Call-to-Action: Strong, varied, testable
Visual Treatment: Hybrid, UGC, high polish, etc.
Once you’ve got a winning ad, use it as seed content. From that one base, you can spin off:
3 new hooks
2 new angles
1 new visual treatment
With these swaps, you’ve got 5–10 unique creatives that retain the winning DNA without triggering Meta’s creative fatigue filters.
Creator Diversity Matters More Than Ever
Another major lever: creator variation. Using different faces, voices, and styles not only refreshes the ad experience, but it also improves audience relatability and extends shelf life. Creator swaps are especially useful for evergreen campaigns. Keep the messaging the same, but vary the delivery. The added diversity in voice and tone drives improved engagement without reinventing the wheel.

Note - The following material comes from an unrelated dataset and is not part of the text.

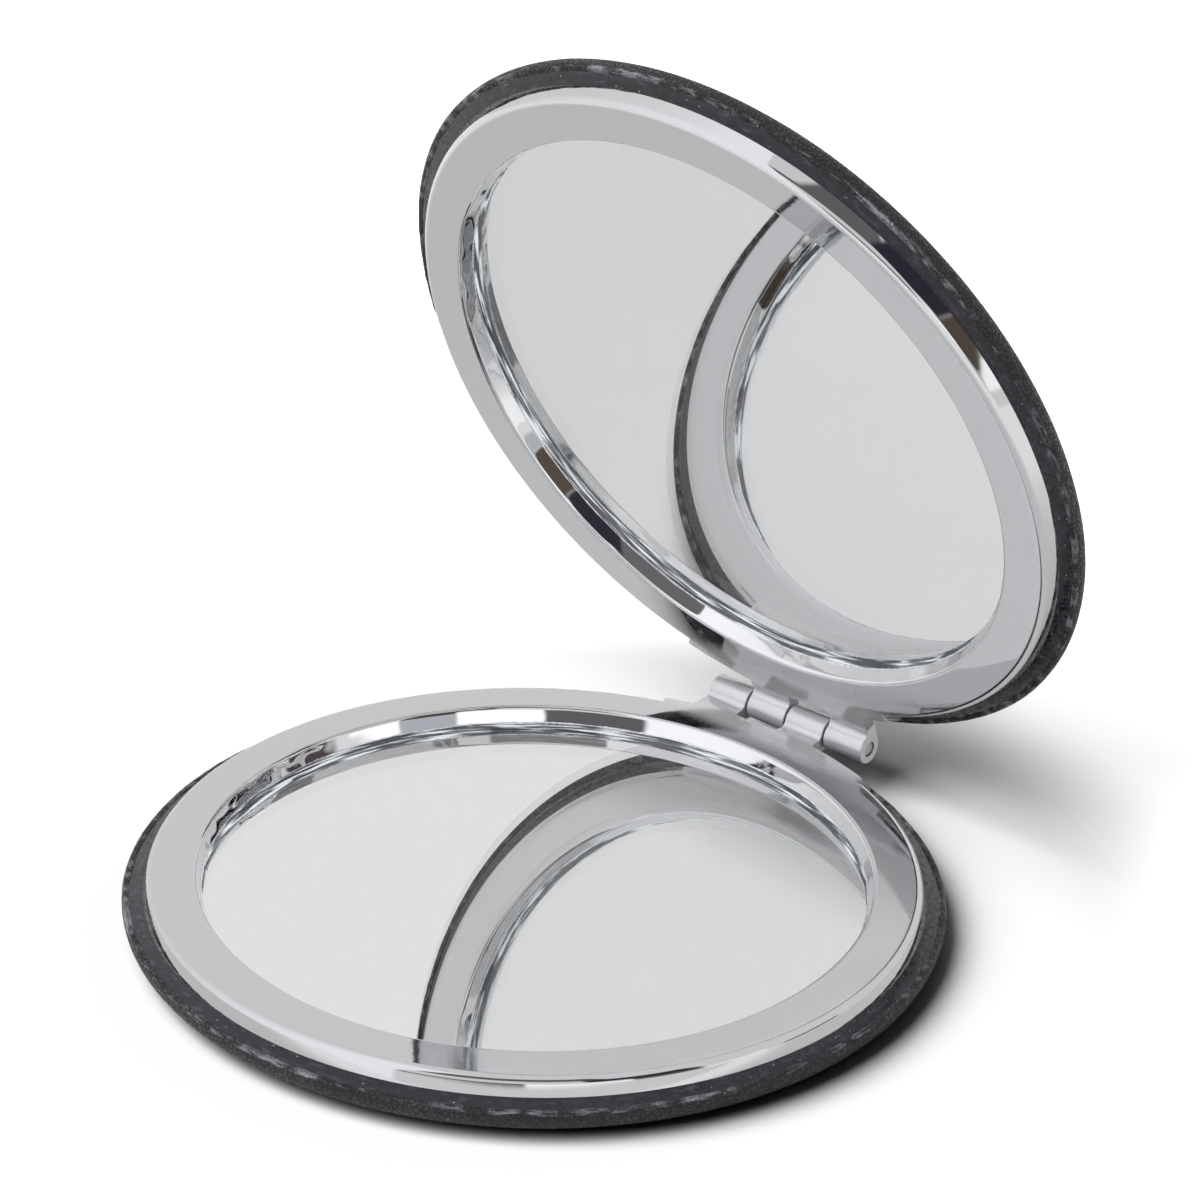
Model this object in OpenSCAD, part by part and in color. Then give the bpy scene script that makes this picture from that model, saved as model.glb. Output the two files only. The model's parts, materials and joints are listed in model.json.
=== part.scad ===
// Folding compact mirror: two alike round halves on one hinge.
// Each half is a chrome frame over a glass mirror, set on a black tray with a padded leather back.
// Origin: centre of the flat under the base. X runs along the hinge, -Y is the opening side, +Z is up.

/* [Whole mirror] */
// Diameter across the leather
cover_d = 70; // [62:0.5:90]
// Angle between the two halves, counted from closed
open_angle = 69; // [0:1:180]
// Gap between the two faces when the mirror is closed
closed_gap = 0.3; // [0.2:0.05:0.6]

/* [Leather cover] */
// Thickness of the leather
leather_t = 0.45; // [0.3:0.05:0.6]
// Radius of the rolled edge, over the leather
edge_r = 1.7; // [1.4:0.05:2]
// Height of the padded crown below the rolled edge
crown_h = 1; // [0.8:0.05:1.4]
// Diameter of the flat that the mirror rests on
rest_d = 50; // [40:1:54]
// Height of the leather's straight side above the rolled edge
side_h = 0.2; // [0.1:0.05:0.3]
// Height of the cut edge above the straight side
cut_h = 0.3; // [0.2:0.05:0.35]
// How far the leather leans in below its upper corner
cut_lean = 0.14; // [0.1:0.02:0.2]
// Height that its upper corner is rounded off
cut_drop = 0.08; // [0.04:0.02:0.12]
// Distance of the upper corner from the outside
cut_back = 0.36; // [0.3:0.02:0.44]

/* [Tray] */
// Height from the widest line of the cover to the foot of the frame
shoulder_h = 0.76; // [0.7:0.02:1]
// Width of the tray's sloping shoulder outside the frame
shoulder_w = 1.1; // [0.8:0.05:1.15]
// Width of the chamfer between the shoulder and the tray's upright side
corner_w = 0.2; // [0.1:0.05:0.3]
// Clearance between the glass and the tray
glass_play = 0.15; // [0.05:0.05:0.3]
// Width of the tray's lip outside the frame's bonding tape
lip_w = 0.35; // [0.2:0.05:0.5]

/* [Chrome frame] */
// Height of the frame above the tray
rim_h = 1.5; // [1.45:0.05:2]
// Width of the frame at its foot
rim_w = 4.95; // [4.4:0.05:5.6]
// Slope of the outer side, in degrees from upright
rim_slope = 17; // [5:1:25]
// Radius of the rounding between the face and the outer side
rim_round = 0.75; // [0.3:0.05:0.9]
// Slope of the inner wall, in degrees from upright
wall_slope = 18; // [5:1:25]
// Radius of the rounding between the face and the inner wall
wall_round = 0.4; // [0.2:0.05:0.6]

/* [Hinge] */
// Distance of the hinge axis outside the leather
hinge_out = 0.8; // [0.6:0.05:1.5]
// Diameter of the knuckles
knuckle_d = 2.8; // [2.4:0.05:2.9]
// Length of one knuckle
knuckle_w = 4.2; // [3:0.1:5]
// Gap between neighbouring knuckles
knuckle_gap = 0.2; // [0.1:0.05:0.3]
// Number of knuckles, shared by the two halves
knuckle_count = 4; // [4:2:6]
// Width of the square-edged boss of the frame that carries the knuckles
boss_w = 22.6; // [18:0.2:26]
// Diameter of the hinge pin
pin_d = 1.3; // [1:0.05:1.5]
// Clearance round the pin in the lid's knuckles
pin_play = 0.03; // [0.02:0.01:0.08]
// Distance of each pin end inside the last knuckle
pin_inset = 0.1; // [0.05:0.05:0.4]

/* [Mirror] */
// Thickness of the glass
glass_t = 1.4; // [1.1:0.05:1.5]
// Width of the glass held under the frame
glass_hold = 1.7; // [1:0.05:2]
// Chamfer on the edge of the glass
glass_chamfer = 0.15; // [0.05:0.05:0.3]
// Thickness of the adhesive tapes
tape_t = 0.15; // [0.1:0.01:0.2]
// Distance of the mirror's tape inside the edge of the glass
tape_inset = 1; // [0.5:0.1:3]

/* [Closing magnets] */
// Length of each magnet
magnet_l = 8; // [5:0.5:9]
// Width of each magnet
magnet_w = 1.8; // [1.2:0.1:1.9]
// Thickness of each magnet
magnet_t = 1.1; // [0.7:0.05:1.2]
// Clearance round each magnet in its pocket
magnet_play = 0.05; // [0.02:0.01:0.08]

/* [Foam pad] */
// Distance of the pad's edge inside the widest line of the cover
foam_inset = 3; // [2.5:0.1:5]

/* [Hidden] */
$fn = 180;
// How far cuts run past what they cut
overrun = 0.5;

// Radii and heights of the cover
cover_r = cover_d / 2;
rest_r = rest_d / 2;
roll_x = cover_r - edge_r;
roll_z = crown_h + edge_r;
// Radius of the crown, which runs smoothly from the rest flat into the rolled edge
crown_r = (pow(roll_x - rest_r, 2) + pow(roll_z, 2) - pow(edge_r, 2)) / (2 * crown_h);
crown_end_deg = atan2(roll_x - rest_r, crown_r - roll_z);
side_z = roll_z + side_h;

// Heights and radii of the tray and the frame
foot_z = roll_z + shoulder_h;
half_h = foot_z + rim_h;
tray_r = cover_r - leather_t;
tray_bottom_z = crown_h + leather_t;
rim_r = cover_r - leather_t - shoulder_w - corner_w;
opening_r = rim_r - rim_w;

// The glass and its place
glass_r = opening_r + glass_hold;
glass_z = foot_z - glass_t;
tray_floor_z = glass_z - tape_t;
well_r = glass_r + glass_play;
// Ring of tape between the frame and the tray
tape_ring_r = rim_r - lip_w;
tape_well_w = 0.35;
tape_well_r = well_r + tape_well_w;

// Magnet centred between the two edges of the tape ring
magnet_y = (tape_ring_r + tape_well_r) / 2;

// Hinge
hinge_y = cover_r + hinge_out;
hinge_z = half_h + closed_gap / 2;
knuckle_r = knuckle_d / 2;
knuckle_pitch = knuckle_w + knuckle_gap;
hinge_w = knuckle_count * knuckle_pitch - knuckle_gap;
// Radius inside the frame's flat face where the boss and the webs begin
root_r = (opening_r + rim_r) / 2;
// Half the angle that the boss takes up
boss_deg = asin(boss_w / 2 / rim_r);
// Underside of the webs
web_z = hinge_z - knuckle_r;

foam_r = roll_x + edge_r - foam_inset;

// Outline, from the axis outwards, of everything under the widest line, moved inwards by inset
module puck_outline(inset) {
    translate([0, inset]) square([rest_r, roll_z - inset]);
    intersection() {
        translate([rest_r, crown_r]) circle(crown_r - inset);
        polygon([
            [rest_r, roll_z],
            [rest_r, -overrun],
            [
                roll_x + (edge_r + overrun) * sin(crown_end_deg),
                roll_z - (edge_r + overrun) * cos(crown_end_deg)
            ],
            [roll_x, roll_z]
        ]);
    }
    intersection() {
        translate([roll_x, roll_z]) circle(edge_r - inset);
        translate([roll_x, 0]) square([edge_r, roll_z]);
    }
}

// Cast ring: flat face, rounded edges and sloping sides
module rim_outline() {
    top_z = half_h - rim_round;
    round_x = rim_r - (top_z - foot_z) * tan(rim_slope) - rim_round / cos(rim_slope);
    lip_z = half_h - wall_round;
    lip_x = opening_r + (lip_z - foot_z) * tan(wall_slope) + wall_round / cos(wall_slope);
    translate([round_x, top_z]) circle(rim_round);
    translate([lip_x, lip_z]) circle(wall_round);
    polygon([
        [opening_r, foot_z],
        [rim_r, foot_z],
        [round_x + rim_round * cos(rim_slope), top_z + rim_round * sin(rim_slope)],
        [round_x, half_h],
        [lip_x, half_h],
        [lip_x - wall_round * cos(wall_slope), lip_z + wall_round * sin(wall_slope)]
    ]);
}

// Upright, square-edged stretch of the frame's outer side beside the knuckles
module boss() {
    reach = (rim_r + overrun) / cos(boss_deg);
    intersection() {
        rotate_extrude() translate([root_r, foot_z]) square([rim_r - root_r, rim_h]);
        translate([0, 0, foot_z - overrun]) linear_extrude(height = rim_h + 2 * overrun) polygon([
            [0, 0],
            [reach * sin(boss_deg), reach * cos(boss_deg)],
            [-reach * sin(boss_deg), reach * cos(boss_deg)]
        ]);
    }
}

// One knuckle with its web; number counts from the -X end
module knuckle(number) {
    translate([number * knuckle_pitch - hinge_w / 2, 0, 0]) {
        translate([0, hinge_y, hinge_z]) rotate([0, 90, 0]) cylinder(h = knuckle_w, r = knuckle_r);
        translate([0, root_r, web_z])
            cube([knuckle_w, hinge_y - root_r, half_h - web_z]);
    }
}

// Frame of one half, with every second knuckle, bored for the pin
module frame_casting(bore_d) {
    difference() {
        union() {
            rotate_extrude() rim_outline();
            boss();
            for (number = [0 : 2 : knuckle_count - 1]) knuckle(number);
        }
        translate([-hinge_w / 2 - overrun, hinge_y, hinge_z]) rotate([0, 90, 0])
            cylinder(h = hinge_w + 2 * overrun, d = bore_d);
    }
}

// Round glass with its edge chamfered
module mirror_glass() {
    rotate_extrude() polygon([
        [0, glass_z],
        [glass_r - glass_chamfer, glass_z],
        [glass_r, glass_z + glass_chamfer],
        [glass_r, foot_z - glass_chamfer],
        [glass_r - glass_chamfer, foot_z],
        [0, foot_z]
    ]);
}

module mirror_tape() {
    translate([0, 0, tray_floor_z]) cylinder(h = tape_t, r = glass_r - tape_inset);
}

module frame_tape() {
    rotate_extrude() translate([tape_well_r, foot_z - tape_t])
        square([tape_ring_r - tape_well_r, tape_t]);
}

// Magnet block, grown on every side by play and standing taller by extra
module magnet_block(play, extra) {
    translate([
        -magnet_l / 2 - play,
        -magnet_y - magnet_w / 2 - play,
        foot_z - tape_t - magnet_t - play
    ]) cube([magnet_l + 2 * play, magnet_w + 2 * play, magnet_t + play + extra]);
}

// Moulded tray: well for the glass, rebate for the tape, pocket for the magnet
module tray() {
    difference() {
        rotate_extrude() {
            puck_outline(leather_t);
            translate([0, roll_z]) square([tray_r, side_h]);
            polygon([
                [0, side_z],
                [tray_r, side_z],
                [tray_r - corner_w, side_z + corner_w],
                [rim_r, foot_z],
                [0, foot_z]
            ]);
        }
        translate([0, 0, tray_floor_z]) cylinder(h = foot_z, r = well_r);
        difference() {
            translate([0, 0, foot_z - tape_t]) cylinder(h = foot_z, r = tape_ring_r);
            translate([0, 0, foot_z - tape_t - overrun])
                cylinder(h = foot_z + 2 * overrun, r = tape_well_r);
        }
        cylinder(h = tray_bottom_z, r = tray_r);
        magnet_block(magnet_play, foot_z);
    }
}

// Foam between the tray and the leather, thick in the middle and thin at its edge
module foam_pad() {
    rotate_extrude() intersection() {
        puck_outline(leather_t);
        square([foam_r, tray_bottom_z]);
    }
}

// Leather skin, from the rest flat round the rolled edge to its cut edge
module leather_skin() {
    rotate_extrude() {
        difference() {
            puck_outline(0);
            puck_outline(leather_t);
        }
        translate([tray_r, roll_z]) square([leather_t, side_h]);
        polygon([
            [tray_r, side_z],
            [cover_r, side_z],
            [cover_r - cut_lean, side_z + cut_h - cut_drop],
            [cover_r - cut_back, side_z + cut_h],
            [tray_r - corner_w, side_z + corner_w]
        ]);
    }
}

module pin() {
    translate([-hinge_w / 2 + pin_inset, hinge_y, hinge_z]) rotate([0, 90, 0])
        cylinder(h = hinge_w - 2 * pin_inset, d = pin_d);
}

// Turns a half over and opens it about the hinge
module on_lid() {
    translate([0, hinge_y, hinge_z]) rotate([-open_angle, 0, 0])
        translate([0, -hinge_y, hinge_z]) rotate([0, 180, 0]) children();
}

module base_frame() {
    color("gainsboro") frame_casting(pin_d);
}

module base_mirror() {
    color("lightsteelblue") mirror_glass();
}

module base_mirror_tape() {
    color("white") mirror_tape();
}

module base_frame_tape() {
    color("white") frame_tape();
}

module base_tray() {
    color([0.12, 0.11, 0.14]) tray();
}

module base_magnet() {
    color("slategray") magnet_block(0, 0);
}

module base_foam() {
    color([0.35, 0.35, 0.36]) foam_pad();
}

module base_leather() {
    color([0.06, 0.06, 0.065]) leather_skin();
}

module hinge_pin() {
    color("silver") pin();
}

module lid_frame() {
    color("gainsboro") on_lid() frame_casting(pin_d + 2 * pin_play);
}

module lid_mirror() {
    color("lightsteelblue") on_lid() mirror_glass();
}

module lid_mirror_tape() {
    color("white") on_lid() mirror_tape();
}

module lid_frame_tape() {
    color("white") on_lid() frame_tape();
}

module lid_tray() {
    color([0.12, 0.11, 0.14]) on_lid() tray();
}

module lid_magnet() {
    color("slategray") on_lid() magnet_block(0, 0);
}

module lid_foam() {
    color([0.35, 0.35, 0.36]) on_lid() foam_pad();
}

module lid_leather() {
    color([0.06, 0.06, 0.065]) on_lid() leather_skin();
}

base_frame();
base_mirror();
base_mirror_tape();
base_frame_tape();
base_tray();
base_magnet();
base_foam();
base_leather();
hinge_pin();
lid_frame();
lid_mirror();
lid_mirror_tape();
lid_frame_tape();
lid_tray();
lid_magnet();
lid_foam();
lid_leather();
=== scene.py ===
import json
from math import acos, asin, atan2, cos, hypot, pi, radians, sin, sqrt, tan

import bmesh
import bpy
from mathutils import Matrix, Vector, noise


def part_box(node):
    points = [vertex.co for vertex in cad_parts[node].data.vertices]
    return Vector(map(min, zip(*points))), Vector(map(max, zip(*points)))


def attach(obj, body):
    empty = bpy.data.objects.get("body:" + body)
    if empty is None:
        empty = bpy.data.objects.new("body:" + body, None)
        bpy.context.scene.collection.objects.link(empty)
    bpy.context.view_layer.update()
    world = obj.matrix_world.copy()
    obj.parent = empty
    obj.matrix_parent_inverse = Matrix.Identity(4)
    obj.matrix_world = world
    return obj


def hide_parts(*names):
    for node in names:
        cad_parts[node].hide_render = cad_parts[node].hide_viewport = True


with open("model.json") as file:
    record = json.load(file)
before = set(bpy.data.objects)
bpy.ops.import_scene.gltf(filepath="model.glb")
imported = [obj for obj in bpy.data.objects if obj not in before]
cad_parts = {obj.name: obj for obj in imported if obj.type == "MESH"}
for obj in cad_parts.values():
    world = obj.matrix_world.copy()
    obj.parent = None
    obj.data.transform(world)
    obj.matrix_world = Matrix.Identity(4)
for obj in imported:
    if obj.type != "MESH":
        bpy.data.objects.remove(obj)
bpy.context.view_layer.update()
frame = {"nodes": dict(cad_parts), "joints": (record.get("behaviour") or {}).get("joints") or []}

# Camera.
# It stands 0.32 m away in front and to the right, looking down at the open mirror,
# with the long lens that the nearly parallel rims call for.
MM = 0.001
photo_width = 1200
focal_pixels = 3871.8
sensor_width = 36
camera_azimuth = radians(39.41)
camera_elevation = radians(26.27)
camera_roll = radians(1.715)
camera_distance = 323.95 * MM
camera_near = 10 * MM
camera_target = Vector((0.19, 7.32, 27.47)) * MM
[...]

One great way to do a creative iteration is to send a winning creative to a new creator and have them remake the video in their own style, as close to the original as possible, but with all new… everything. THIS is a big swing for creative that still keeps the foundation steady of what you know was already proven.
What to Do Next: Action Steps for Creative Teams
Here’s how you can apply these insights in your next creative sprint:
Audit your top-performing creatives using the 4-part framework: Benefit, Positioning, Emotion, Clarity.
Isolate the emotional drivers—and make them bolder.
Build modularly. Use hooks, angles, proof points, and visual treatments as swappable blocks.
Use creator diversity as a tool to refresh and scale.
Tag and organize creatives by message type, emotion, and style to avoid repetition and aid testing.
In a world where Meta’s algorithm prizes novelty and emotional connection, your creative edge isn’t just about making new ads, it’s about making ads that feel new in structure, tone, and impact.
If your performance is plateauing, don’t default to another CTA swap. Step back, revisit your framework, and ask: which of these four pillars is missing?
Because in 2025, that’s what winning creatives need.